───── Given information ─────

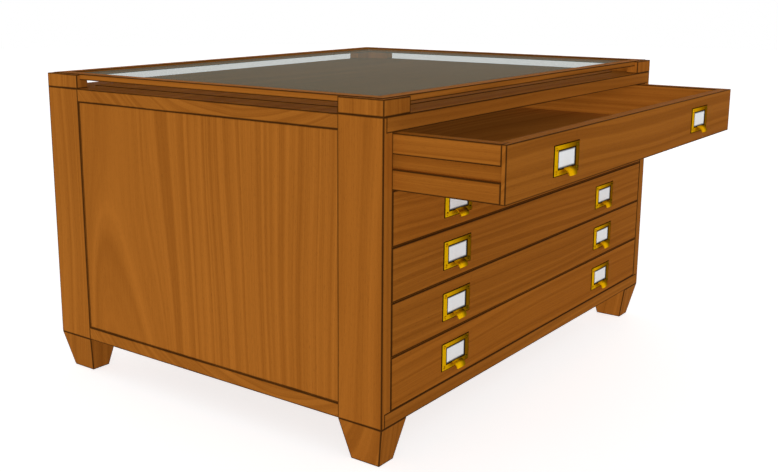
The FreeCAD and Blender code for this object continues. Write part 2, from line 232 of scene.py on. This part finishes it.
def group(name, inputs, outputs):
    """A node group: its graph, what it is given, and its end node."""
    tree = bpy.data.node_groups.new(name, "ShaderNodeTree")
    for way, sockets in (("INPUT", inputs), ("OUTPUT", outputs)):
        for label, kind in sockets.items():
            tree.interface.new_socket(label, in_out=way, socket_type="NodeSocket" + kind)
    g = Graph(tree)
    return g, g.node("NodeGroupInput").outputs, g.node("NodeGroupOutput")


def edge_group():
    """Nearness to a board's edges: on a box's surface, the two smaller distances to its faces add
    up to the distance to the nearest edge. Taper narrows the box towards its foot."""
    g, given, end = group(
        "Edges", {"Place": "Vector", "Low": "Vector", "High": "Vector", "Taper": "Float"},
        {"Distance": "Float"})
    below = g.vectors("SUBTRACT", given["Place"], given["Low"])
    above = g.vectors("SUBTRACT", given["High"], given["Place"])
    near = g.split(g.vectors("MINIMUM", below, above))
    inset = g.maths("MULTIPLY", g.split(above)["Z"], given["Taper"])
    x = g.maths("ABSOLUTE", g.maths("SUBTRACT", near["X"], inset))
    y = g.maths("ABSOLUTE", g.maths("SUBTRACT", near["Y"], inset))
    z = near["Z"]
    all_three = g.maths("ADD", g.maths("ADD", x, y), z)
    largest = g.maths("MAXIMUM", g.maths("MAXIMUM", x, y), z)
    g.feed(end, {"Distance": g.maths("SUBTRACT", all_three, largest)})
    return g.tree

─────

*Stated problem:* Nothing in the data may differ; print all of it exactly as written.

*Written solution:*
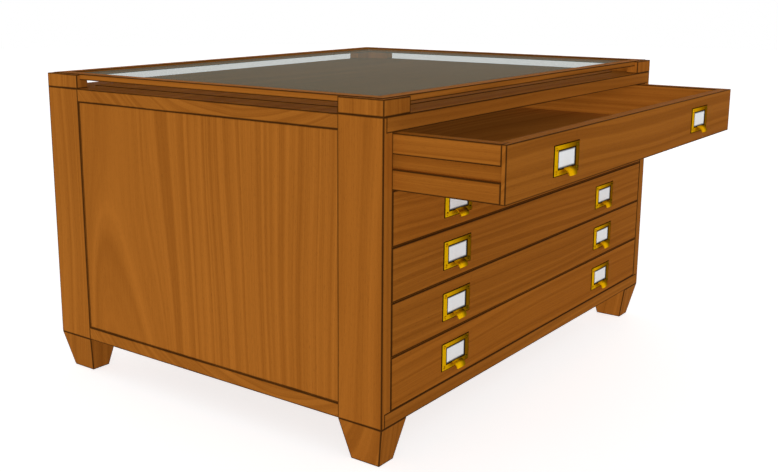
The FreeCAD and Blender code for this object continues. Write part 2, from line 232 of scene.py on. This part finishes it.
def group(name, inputs, outputs):
    """A node group: its graph, what it is given, and its end node."""
    tree = bpy.data.node_groups.new(name, "ShaderNodeTree")
    for way, sockets in (("INPUT", inputs), ("OUTPUT", outputs)):
        for label, kind in sockets.items():
            tree.interface.new_socket(label, in_out=way, socket_type="NodeSocket" + kind)
    g = Graph(tree)
    return g, g.node("NodeGroupInput").outputs, g.node("NodeGroupOutput")


def edge_group():
    """Nearness to a board's edges: on a box's surface, the two smaller distances to its faces add
    up to the distance to the nearest edge. Taper narrows the box towards its foot."""
    g, given, end = group(
        "Edges", {"Place": "Vector", "Low": "Vector", "High": "Vector", "Taper": "Float"},
        {"Distance": "Float"})
    below = g.vectors("SUBTRACT", given["Place"], given["Low"])
    above = g.vectors("SUBTRACT", given["High"], given["Place"])
    near = g.split(g.vectors("MINIMUM", below, above))
    inset = g.maths("MULTIPLY", g.split(above)["Z"], given["Taper"])
    x = g.maths("ABSOLUTE", g.maths("SUBTRACT", near["X"], inset))
    y = g.maths("ABSOLUTE", g.maths("SUBTRACT", near["Y"], inset))
    z = near["Z"]
    all_three = g.maths("ADD", g.maths("ADD", x, y), z)
    largest = g.maths("MAXIMUM", g.maths("MAXIMUM", x, y), z)
    g.feed(end, {"Distance": g.maths("SUBTRACT", all_three, largest)})
    return g.tree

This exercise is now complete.